Building materials company Hightex led the fallers on AIM, its shares closing down 27% after it posted a widened pretax loss of EUR2.8 million in 2013, from EUR1.1 million in 2012, on nearly halved revenues. The company said it has made provisions to cover receivables from its joint venture in Brazil, which has been involved in building the World Cup stadiums, as difficulties in obtaining financial information has cast them into doubt.

In the UK corporate calendar Tuesday, while there are no scheduled updates from the blue-chips. Full-year results are due from FTSE 250-listed Oxford Instruments, as well as small-caps Phoenix IT Group, Sepura, and Carclo, while a quarterly trading update is expected from Spirit Pub company, as well as an interim management statement from Ted Baker.

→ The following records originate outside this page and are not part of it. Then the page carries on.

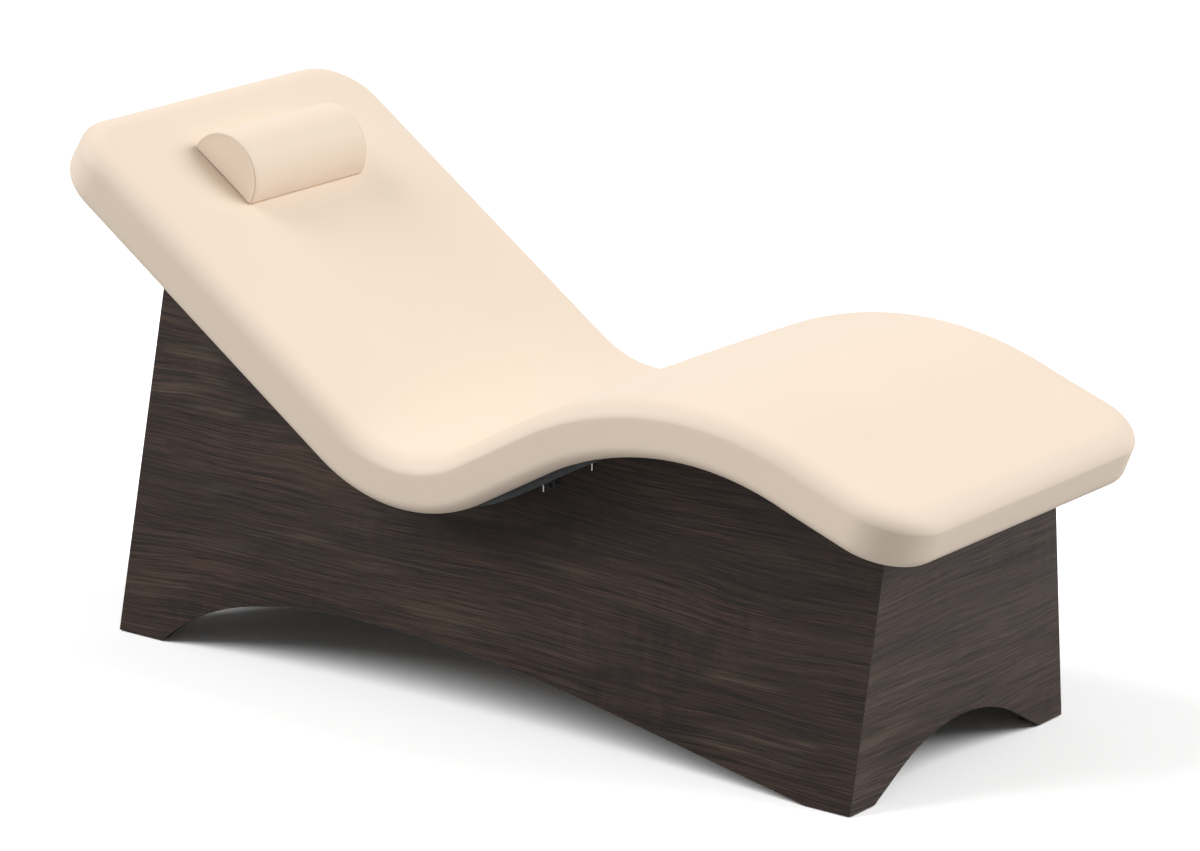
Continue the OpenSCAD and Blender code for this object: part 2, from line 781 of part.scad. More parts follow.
// Corner blocks and levelling glides
stud_base = pad_h - stud_seat + stud_play;
module at_glide(end, side) {
    translate([block_mid_x(end, block_base), side * block_mid_y(block_base), 0]) children();
}
module corner_block(end, side) {
    color("burlywood") difference() {
        intersection() {
            side_board(side, panel_t, block_depth);
            end_board(end, panel_t, block_depth);
            z_slice(block_base, block_base + block_h);
        }
        at_glide(end, side) {
            cylinder(h = block_base + insert_l, d = insert_d);
            cylinder(h = stud_base + stud_l + stud_room, d = stud_d + 2 * stud_room);
        }
        side_screw_holes(side);
        end_screw_holes(end);
    }
}
module glide_inserts() {
    color("gold") for (end = [head, foot], side = [left, right])
        at_glide(end, side) translate([0, 0, block_base]) difference() {
            cylinder(h = insert_l, d = insert_d);
            translate([0, 0, -cut_over])
                cylinder(h = insert_l + 2 * cut_over, d = stud_d + 2 * stud_play);
        }
}
module glide_pad(end, side) {
    color("black") at_glide(end, side) difference() {
        union() {
            cylinder(h = pad_rim_h, d = pad_d);
            translate([0, 0, pad_rim_h]) cylinder(h = pad_h - pad_rim_h, d1 = pad_d, d2 = pad_neck_d);
        }
        translate([0, 0, pad_h - stud_seat])
            cylinder(h = stud_seat + cut_over, d = stud_d + 2 * stud_play);
    }
}
module glide_stud(end, side) {
    flats = 6;
    color("silver") at_glide(end, side) {
        translate([0, 0, stud_base]) cylinder(h = stud_l, d = stud_d);
        translate([0, 0, pad_h + nut_lift])
            cylinder(h = nut_h - nut_lift, d = nut_w / cos(half_turn / flats), $fn = flats);
    }
}

// Head pillow: half-round sections across the back rest, as shares of half its length and its radius
pillow_shares = [[-1, 0.96], [-0.985, 1], [0, 1.015], [0.985, 1], [1, 0.96]];
pillow_steps = 16;
pillow_base = back_top + 2 * strip_t + pillow_play;
pillow_heart_share = 0.45;
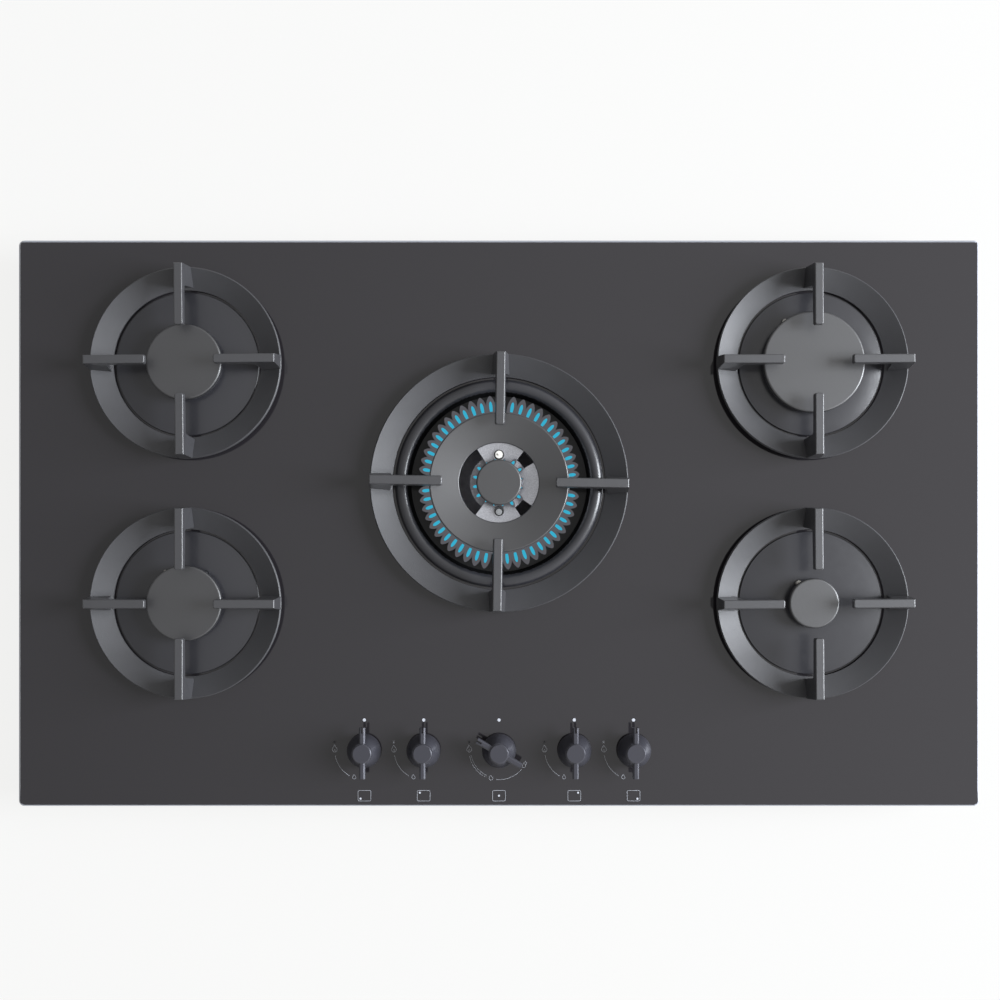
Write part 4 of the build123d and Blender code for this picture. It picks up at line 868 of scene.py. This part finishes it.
def small_flame(mesh, middle, width, height, line):
    """A flame's outline, its sizes in millimetres."""
    ribbon(mesh, flame_points(middle, width * MM, height * MM), line, closed=True)


def print_start(mesh, middle, line):
    """The spark and the high flame on the left of a knob."""
    spark = middle + Vector(SPARK_AT) * MM
    for turn in (0, 60, 120):
        arm = polar(SPARK_R, turn)
        ribbon(mesh, [spark - arm, spark + arm], line * HEAVY)
    big = middle + Vector(HIGH_FLAME_AT) * MM
    small_flame(mesh, big, 4.6, 6.6, line)
    small_flame(mesh, big - Vector((0, INNER_FLAME_DROP)), 1.7, 2.6, line * 0.7)


def print_plain_scale(mesh, middle, line):
    """An outer knob's arc down to the low flame."""
    ribbon(mesh, arc_points(middle, 27.8 * MM, 190, 240), line)
    small_flame(mesh, middle + polar(27.2 * MM, 249.4), 3.2, 4.2, line)


def print_ring_scale(mesh, middle, line):
    """The middle knob's hatched scale down to a flame, then its arc to a pair of small flames."""
    for radius in (SCALE_IN, SCALE_OUT):
        ribbon(mesh, arc_points(middle, radius * MM, 191, 244), line * 0.8)
    for turn in range(191, 246, 4):
        ends = [middle + polar(SCALE_IN * MM, turn), middle + polar(SCALE_OUT * MM, turn + 2)]
        ribbon(mesh, ends, line * 0.6)
    small_flame(mesh, middle + polar(27.4 * MM, 254), 3.6, 4.6, line)
    ribbon(mesh, arc_points(middle, 27.7 * MM, 265, 320.4), line)
    for turn, grow in ((327.5, 1.0), (333.5, 0.75)):
        pair = middle + polar(27.6 * MM, turn)
        outline = flame_points(pair, 3.2 * MM * grow, 4.2 * MM * grow)
        ribbon(mesh, outline, line, closed=True)


def print_picture(mesh, x, side, row, line):
    """The cooktop's outline, with a dot for the burner that the knob serves."""
    picture = Vector((x, PICTURE_Y))
    half = Vector(PICTURE_HALF) * MM
    outline = []
    for quarter, (sx, sy) in enumerate(((1, 1), (-1, 1), (-1, -1), (1, -1))):
        inset = Vector((sx * (half.x - PICTURE_CORNER), sy * (half.y - PICTURE_CORNER)))
        at = picture + inset
        outline += [at + polar(PICTURE_CORNER, 90 * quarter + 15 * i) for i in range(7)]
    ribbon(mesh, outline, line * HEAVY, closed=True)
    dot = Vector((side * PICTURE_DOT_X, row * PICTURE_DOT_Y)) * MM
    spot(mesh, picture + dot, PICTURE_DOT_R)


class COOKTOP_OT_marks(bpy.types.Operator):
    """Prints the off dots, sparks, flames, arcs and burner pictures on the glass"""

    bl_idname = "cooktop.marks"
    bl_label = "Printed Marks"

    def execute(self, context):
        values = context.scene.cooktop_glass
        ink = ceramic_ink(values.ink)
        line = values.line
        for number, (place, (side, row)) in enumerate(zip(KNOB_PLACES, PICTURE_DOTS), 1):
            middle = Vector((place.x, place.y))
            print_scale = print_ring_scale if number == 3 else print_plain_scale

            def print_marks(mesh):
                spot(mesh, Vector((place.x, OFF_DOT_Y)), OFF_DOT_R)
                print_start(mesh, middle, line)
                print_scale(mesh, middle, line)
                print_picture(mesh, place.x, side, row, line)

            name = f"printed_marks_{number}"
            marks = new_piece(name, print_marks, ink, "cooktop")
            thick = marks.modifiers.new("ink_thickness", "SOLIDIFY")
            thick.thickness = INK_T
            thick.offset = 1.0
        return {"FINISHED"}


# ---------------------------------------------------------------- flames
def outer_flame_ways():
    """Directions of the outer flames: twelve in each quarter and none under the fingers."""
    middle = (OUTER_PORTS - 1) / 2
    return [
        quarter - OUTER_TURN + OUTER_PITCH * (i - middle)
        for quarter in (45, 135, 225, 315)
        for i in range(OUTER_PORTS)
    ]


def inner_flame_ways():
    return [INNER_TURN + 360 / INNER_PORTS * i for i in range(INNER_PORTS)]


def over_land(way):
    """Whether an inner flame burns over one of the bright lands."""
    return any(start < (way + 180) % 360 - 180 < end for start, end in LANDS)


def flame(mesh, foot, out, length, wide, tall, shape):
    """One flame: a flattened, blunt drop that lies along out."""
    across = Vector((-out.y, out.x, 0)).normalized()
    up = out.cross(across)
    rows = []
    for along, swell in shape:
        at = foot + out * length * along
        ring = [polar(0.5 * swell, 360 * k / FLAME_SIDES) for k in range(FLAME_SIDES)]
        rows.append([mesh.verts.new(at + across * p.x * wide + up * p.y * tall) for p in ring])
    tip = mesh.verts.new(foot + out * length)
    pairs = [(k, (k + 1) % FLAME_SIDES) for k in range(FLAME_SIDES)]
    for low, high in zip(rows, rows[1:]):
        for k, after in pairs:
            mesh.faces.new((low[k], low[after], high[after], high[k]))
    for k, after in pairs:
        mesh.faces.new((rows[-1][k], rows[-1][after], tip))
    mesh.faces.new(rows[0][::-1])


class COOKTOP_OT_flames(bpy.types.Operator):
    """Lights the middle burner's outer and inner rings"""

    bl_idname = "cooktop.flames"
    bl_label = "Flames"

    def execute(self, context):
        values = context.scene.cooktop_flames
        if not values.lit:
            return {"FINISHED"}
        middle = Vector((HUB.x, HUB.y, TOP))
        core = gas_flame("gas_flame_core", values.blue, 0.05, 0.0)
        veil = gas_flame("gas_flame_veil", values.veil, 0.2, 0.8)
        # each flame's direction, and its length as a share of the ring's
        outer = [
            (way, 1.0 + LONGER * math.sin(math.radians(way)) ** 2) for way in outer_flame_ways()
        ]
        inner = [(way, OVER_LAND_SHARE if over_land(way) else 1.0) for way in inner_flame_ways()]
        for name, (radius, height, share, wide, tall) in FLAME_RINGS.items():
            ways = outer if name.startswith("outer") else inner
            finish, shape = (core, CORE_SHAPE) if name.endswith("core") else (veil, VEIL_SHAPE)
            # a short inner flame is narrower too, and a long outer one stands further out
            wider = 1.0 if ways is inner else 0.0

            def light(mesh):
                for way, grow in ways:
                    swell = 1.0 + wider * (grow - 1.0)
                    shift = GROWN_SHIFT * (grow - 1.0) * (1.0 - wider)
                    out = Vector((*polar(1.0, way), RISE)).normalized()
                    foot = middle + Vector((*polar((radius + shift) * MM, way), height * MM))
                    size = (wide * MM * swell, tall * MM * swell)
                    flame(mesh, foot, out, values.length * share * grow, *size, shape)

            new_piece(name, light, finish, "crown_centre")
        return {"FINISHED"}


STEPS = (
    COOKTOP_OT_stage,
    COOKTOP_OT_glass,
    COOKTOP_OT_under_tray,
    COOKTOP_OT_burners,
    COOKTOP_OT_ignition,
    COOKTOP_OT_gas_line,
    COOKTOP_OT_pan_supports,
    COOKTOP_OT_knobs,
    COOKTOP_OT_marks,
    COOKTOP_OT_flames,
)
SETTINGS = {
    "cooktop_stage": CooktopStageSettings,
    "cooktop_glass": CooktopGlassSettings,
    "cooktop_metal": CooktopMetalSettings,
    "cooktop_flames": CooktopFlameSettings,
}


class COOKTOP_PT_panel(bpy.types.Panel):
    """Lists the cooktop's settings and steps"""

    bl_idname = "COOKTOP_PT_panel"
    bl_label = "Gas Cooktop"
    bl_space_type = "VIEW_3D"
    bl_region_type = "UI"
    bl_category = "Cooktop"

    def draw(self, context):
        for name in SETTINGS:
            box = self.layout.box()
            group = getattr(context.scene, name)
            for key in group.__annotations__:
                box.prop(group, key)
        for step in STEPS:
            self.layout.operator(step.bl_idname)


def register():
    for one in (*SETTINGS.values(), *STEPS, COOKTOP_PT_panel):
        bpy.utils.register_class(one)
    for name, group in SETTINGS.items():
        setattr(bpy.types.Scene, name, PointerProperty(type=group))


def unregister():
    for name in SETTINGS:
        delattr(bpy.types.Scene, name)
    for one in reversed((*SETTINGS.values(), *STEPS, COOKTOP_PT_panel)):
        bpy.utils.unregister_class(one)


def main():
    register()
    for step in STEPS:
        getattr(bpy.ops.cooktop, step.bl_idname.split(".")[1])()


if __name__ == "__main__":
    main()
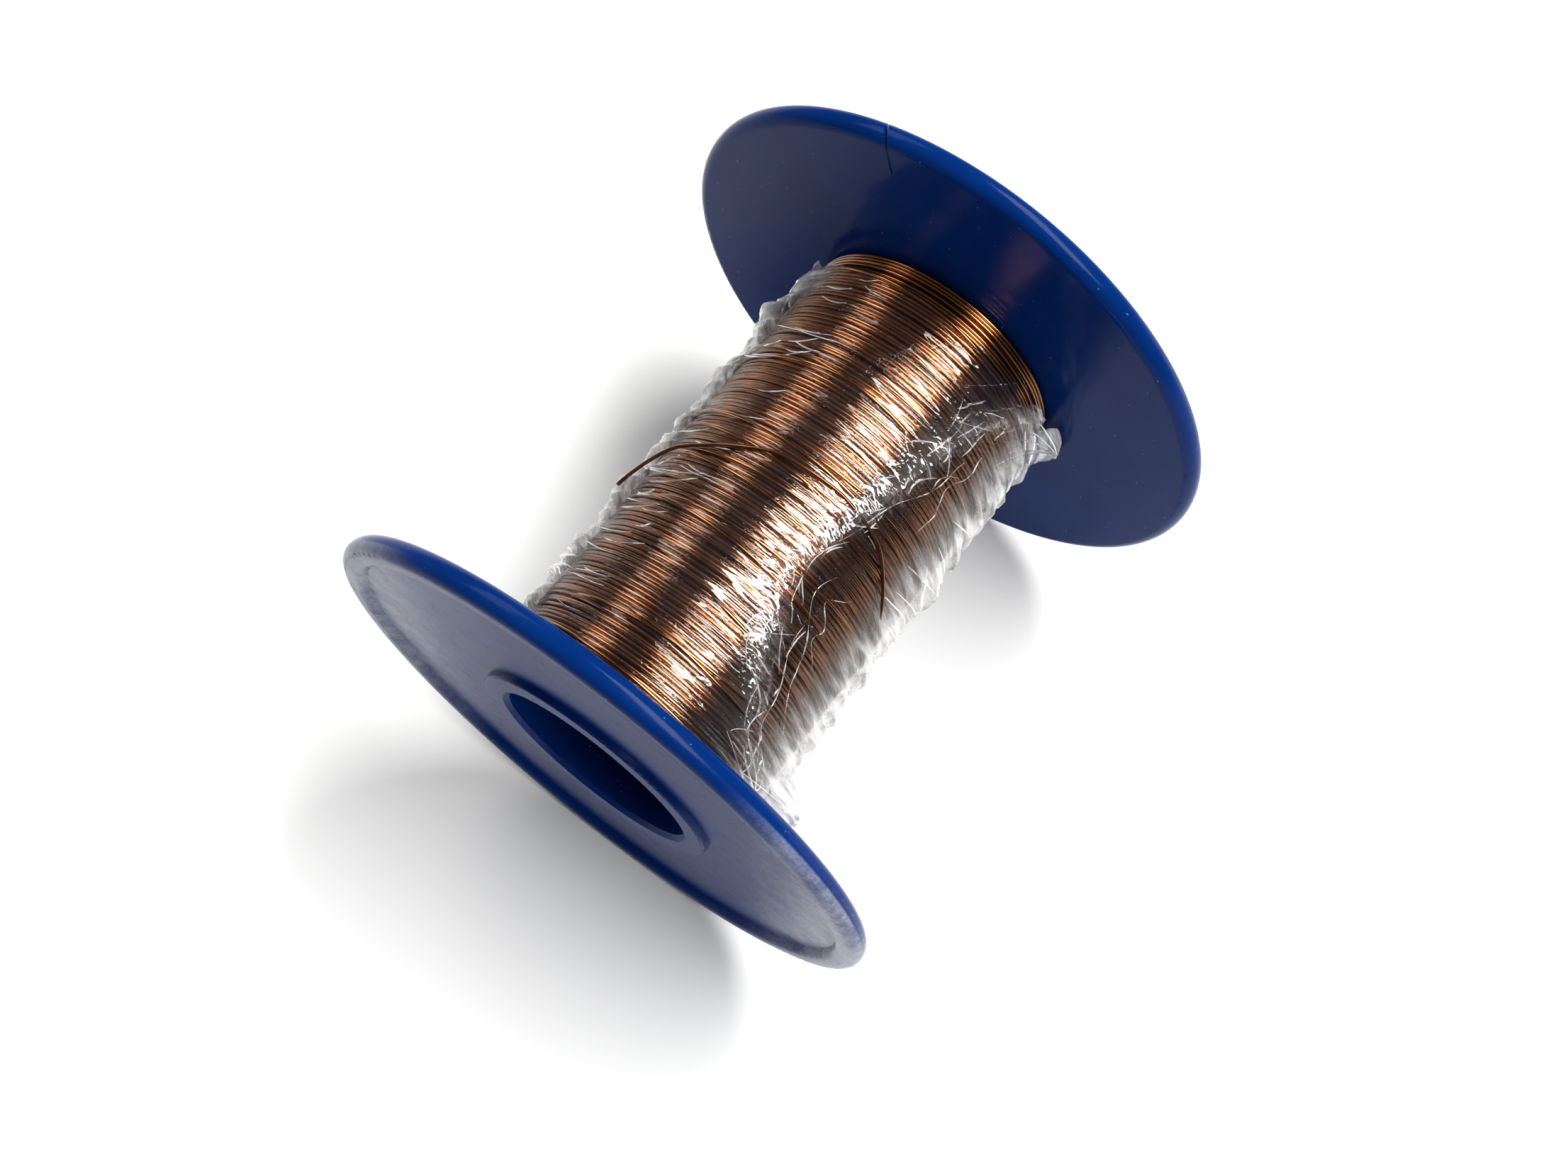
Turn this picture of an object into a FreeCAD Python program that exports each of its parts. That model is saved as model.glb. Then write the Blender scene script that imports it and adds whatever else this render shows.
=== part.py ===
"""Wire spool: two moulded flanges pressed into a barrel tube, a shallow winding of
enamelled copper wire with one loose turn, and a stretch film wrapped over it.

Row frame, millimetres: origin on the spool's axis at half its length, +Y along the axis
from the near flange to the far flange, +Z up. The axis is level.
"""

import FreeCAD, Part  # noqa: E401
import os

import Sketcher
from FreeCAD import Placement, Rotation, Vector

os.makedirs("parts", exist_ok=True)
doc = FreeCAD.newDocument("wire_spool")

# ---------------------------------------------------------------- driving dimensions
DIMENSIONS = [
    ("flange_dia", 66.0, "outside diameter of both flanges"),
    ("overall_length", 62.7, "from lip face to lip face"),
    ("rim_thickness", 2.6, "thickness of a flange at its rim"),
    ("rim_outer_round", 1.2, "round on the rim's outer edge"),
    ("rim_inner_round", 1.3, "round on the rim's inner edge"),
    ("recess_depth", 0.85, "depth of the recessed web below the lip face"),
    ("recess_dia", 60.8, "diameter of the recess at the lip face"),
    ("recess_draft", 0.5, "radius lost from the lip face to the web"),
    ("boss_dia", 28.4, "outside diameter of the hub boss at the web"),
    ("boss_draft", 0.15, "radius lost from the web to the boss face"),
    ("boss_drop", 0.15, "how far the boss face lies below the lip face"),
    ("boss_round", 0.3, "round on the boss edge"),
    ("lip_chamfer", 0.3, "chamfer on the lip's inner edge"),
    ("bore_dia", 22.5, "spindle bore"),
    ("bore_chamfer", 0.5, "chamfer at the mouth of the bore"),
    ("sleeve_dia", 24.8, "outside of the flange's sleeve, which is the inside of the barrel"),
    ("sleeve_length", 8.0, "how far the sleeve reaches into the barrel"),
    ("sleeve_lead", 0.4, "lead-in chamfer at the sleeve's end"),
    ("barrel_dia", 26.4, "outside of the barrel tube"),
    ("winding_dia", 30.2, "outside of the wound wire"),
    ("winding_edge", 0.4, "chamfer where the winding meets a flange"),
    ("wire_dia", 0.49, "enamelled wire"),
    ("turn_sweep", 150.0, "degrees of the loose turn that stand on the winding"),
    ("turn_offset", 0.02, "gap between the loose turn and the winding"),
    ("turn_place", 1.0, "place of the loose turn along the axis"),
    ("film_dia", 31.8, "outside of the stretch film"),
    ("film_thickness", 0.25, "all the wraps of the stretch film together"),
    ("film_margin", 0.4, "gap from each flange to the film's edge"),
    ("slit_width", 0.14, "wire slit in the far flange"),
    ("slit_depth", 4.7, "radial depth of the wire slit"),
    ("slit_angle", 15.0, "degrees from the flange's top to the slit, on its inner face"),
    ("slit_lean", 29.0, "degrees between the slit and the axis, seen from above"),
    ("nick_width", 0.45, "width of the lead-in nick at the slit's mouth"),
    ("nick_depth", 0.5, "radial depth of the nick"),
    ("cut_overrun", 1.0, "how far the slit's outline runs past the rim"),
]
sheet = doc.addObject("Spreadsheet::Sheet", "dims")
for row, (alias, value, meaning) in enumerate(DIMENSIONS, start=1):
    sheet.set(f"A{row}", alias)
    sheet.set(f"B{row}", str(value))
    sheet.set(f"C{row}", meaning)
    sheet.setAlias(f"B{row}", alias)
doc.recompute()


def dim(alias):
    """A driving dimension as a number, for choosing edges and first sketch positions."""
    return float(sheet.get(alias))


def origin_item(body, role):
    """One of a body's own origin planes or axes."""
    return next(item for item in body.Origin.OriginFeatures if item.Role == role)


def new_body(label):
    body = doc.addObject("PartDesign::Body", label)
    body.Label = label
    return body


def new_sketch(body, name, role):
    sketch = body.newObject("Sketcher::SketchObject", name)
    sketch.AttachmentSupport = [(origin_item(body, role), "")]
    sketch.MapMode = "FlatFace"
    return sketch


def bind(sketch, constraint, name, expression):
    """Names a sketch constraint and ties it to the sheet."""
    sketch.renameConstraint(constraint, name)
    sketch.setExpression(f".Constraints.{name}", expression)


def closed_outline(sketch, corners):
    """Straight-sided outline. A corner is (name, x, x expression, y, y expression);
    a y expression of None puts the corner on the sketch's x axis."""
    from_x = [(c[1], c[3]) for c in corners]
    for i, (x, y) in enumerate(from_x):
        x_next, y_next = from_x[(i + 1) % len(from_x)]
        sketch.addGeometry(Part.LineSegment(Vector(x, y, 0), Vector(x_next, y_next, 0)), False)
    count = len(corners)
    for i in range(count):
        sketch.addConstraint(Sketcher.Constraint("Coincident", i, 2, (i + 1) % count, 1))
    for i, (name, x, x_rule, y, y_rule) in enumerate(corners):
        across = sketch.addConstraint(Sketcher.Constraint("DistanceX", -1, 1, i, 1, x))
        bind(sketch, across, f"{name}_x", x_rule)
        if y_rule is None:
            sketch.addConstraint(Sketcher.Constraint("PointOnObject", i, 1, -1))
        else:
            along = sketch.addConstraint(Sketcher.Constraint("DistanceY", -1, 1, i, 1, y))
            bind(sketch, along, f"{name}_y", y_rule)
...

Asian data will likely be the early driver for UK and European stocks again Tuesday as Chinese consumer price inflation data will be released overnight, along with monthly new loans numbers. Economists are expecting Chinese CPI to rise back up to 2.4% year-on-year in April, after having slipped from that level to 1.8% in April.

The British Retail Consortium sales monitor is released overnight, and the main economic focus of the morning will be industrial and manufacturing production numbers, due at 0930 BST. The National Institute of Economic and Social Research will release its estimate of UK GDP growth over the three months to end-May at 1500 BST.